Pelotas entre os dez maiores produtores do mundo
Conforme Paulo Crochemore e Adriano Bosenbecker, desde 2008 existe um movimento de união entre as indústrias de compotas e os fruticultores para o fortalecimento da cadeia do pêssego. Trabalho que tem dado bons frutos, por meio da mobilização, Pelotas foi inserida no circuito de produtores e hoje integra o grupo dos dez maiores produtores de pêssego em calda do mundo.
Bosenbecker destaca que países como, China, Espanha, Estados Unidos, que também são referência em produção, têm vantagens como o cultivo dos pomares em grandes áreas e em diferentes localidades com diversificação do clima. Mas mesmo assim Pelotas consegue se destacar entre as potências. “Aqui a gente produz praticamente em um só município e conseguimos estar entre os maiores produtores mundiais”.
Em 2023, Pelotas foi sede do encontro de produtores de compotas, reunindo representantes desses dez países.
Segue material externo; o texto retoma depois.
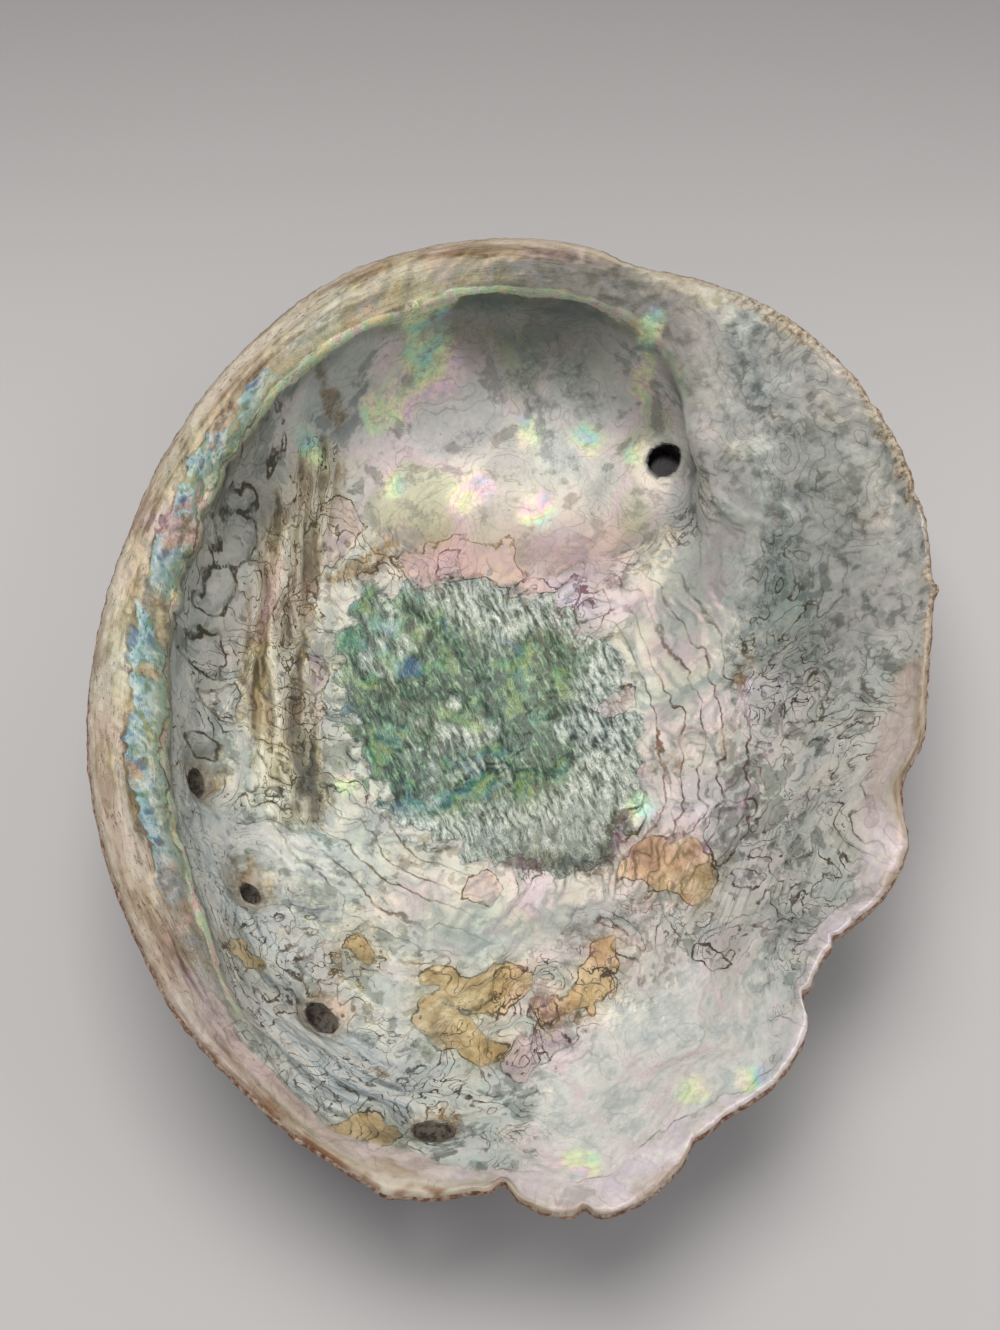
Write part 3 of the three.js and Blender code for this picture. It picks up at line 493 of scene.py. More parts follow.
def near_spots(spots):
    x, y = vert_place[:, 0], vert_place[:, 1]
    return np.sum([hill(np.hypot(x - a, y - b), reach) for a, b, reach in spots], axis=0)


wall = bpy.data.meshes.new("abalone shell wall")
wall.from_pydata((vert_place - OUTLINE_MIDDLE) * MM, [], faces)
wall.polygons.foreach_set("use_smooth", np.ones(len(faces), bool))


def keep_on_wall(name, values, kind="FLOAT"):
    """Keeps a number at every vertex, under a name that the relief and the finishes read."""
    field = "value" if kind == "FLOAT" else "vector"
    numbers = wall.attributes.new(name, kind, "POINT").data
    numbers.foreach_set(field, np.asarray(values, np.float32).ravel())


turn = np.radians(vert_angle)
inner_side = vert_station < LIP_STATION
# The tone of the holes is kept for each face: brown-grey for the pores' bores, and a painted shade
# for the deep pit. The wall has none, and the bores bring it later.
wall.attributes.new("pit", "FLOAT", "FACE")
keep_on_wall("station", vert_station)
keep_on_wall("round", np.stack([np.cos(turn), np.sin(turn), vert_station / 100], -1),
             "FLOAT_VECTOR")
keep_on_wall("scar", depth_in_outline(vert_place, scar_outline))
keep_on_wall("ledge", gentle(-np.abs(turn_between(vert_angle, 148)), -92, -74))
MARKS = {"amber": (AMBER, 0.8), "pink": (PINK,), "cells": (CELLS, 0.45), "islands": (ISLANDS, 0.7),
         "watery": (WATERY, 1.2), "crust": (CRUST,), "pale": (PALE,), "streaked": (STREAKED,),
         "scratched": (SCRATCHED,), "hollow": ([HOLLOW],),
         "greyed": ([PALE[1], PALE[2], RIGHT_PLATE],)}
for name, mark in MARKS.items():
    keep_on_wall(name, depth_in_any(*mark))
PIT_MOUTH, PIT_AXIS, PIT_DEPTH = np.array([34, 69, 17.0]), np.array([0.12, 0.2, -0.97]), 10
COLLAR_RADIUS, COLLAR_REACH = 4.8, 1.3
off_mouth = vert_place - PIT_MOUTH
off_axis = np.linalg.norm(off_mouth - np.outer(off_mouth @ PIT_AXIS, PIT_AXIS), axis=1)
keep_on_wall("collar", hill(off_axis - COLLAR_RADIUS, COLLAR_REACH) * inner_side)
keep_on_wall("pore", distance_to_spots(vert_place, open_mouths))
# Bands across the bowl, by how far back they lie, and then round it, by angle and reach in degrees.
keep_on_wall("deep_hollow", gentle(vert_place[:, 1], 44, 66))
# Painted shade at the back of the bowl, under the ledge and on its far side.
keep_on_wall("painted_ledge_shade", gentle(vert_place[:, 1], 82, 90))
keep_on_wall("arcs", near_angle(5, 55) + 0.9 * near_angle(225, 30))
keep_on_wall("teal", near_spots(TEAL))
keep_on_wall("low_edge", near_angle(300, 48))
keep_on_wall("strands", hill(distance_to_path(vert_place, places(FIBRE_RIDGE)), 7) * inner_side)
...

Em agosto, Crochemore seguirá para a China, onde participará de uma nova conferência internacional, representando a cultura pessegueira, além de Pelotas e municípios da região. “Com o passar dos anos a gente vem se solidificando, eu imagino e acredito nisso, se não, não estaria nesse segmento nem passando para os filhos”, ressalta.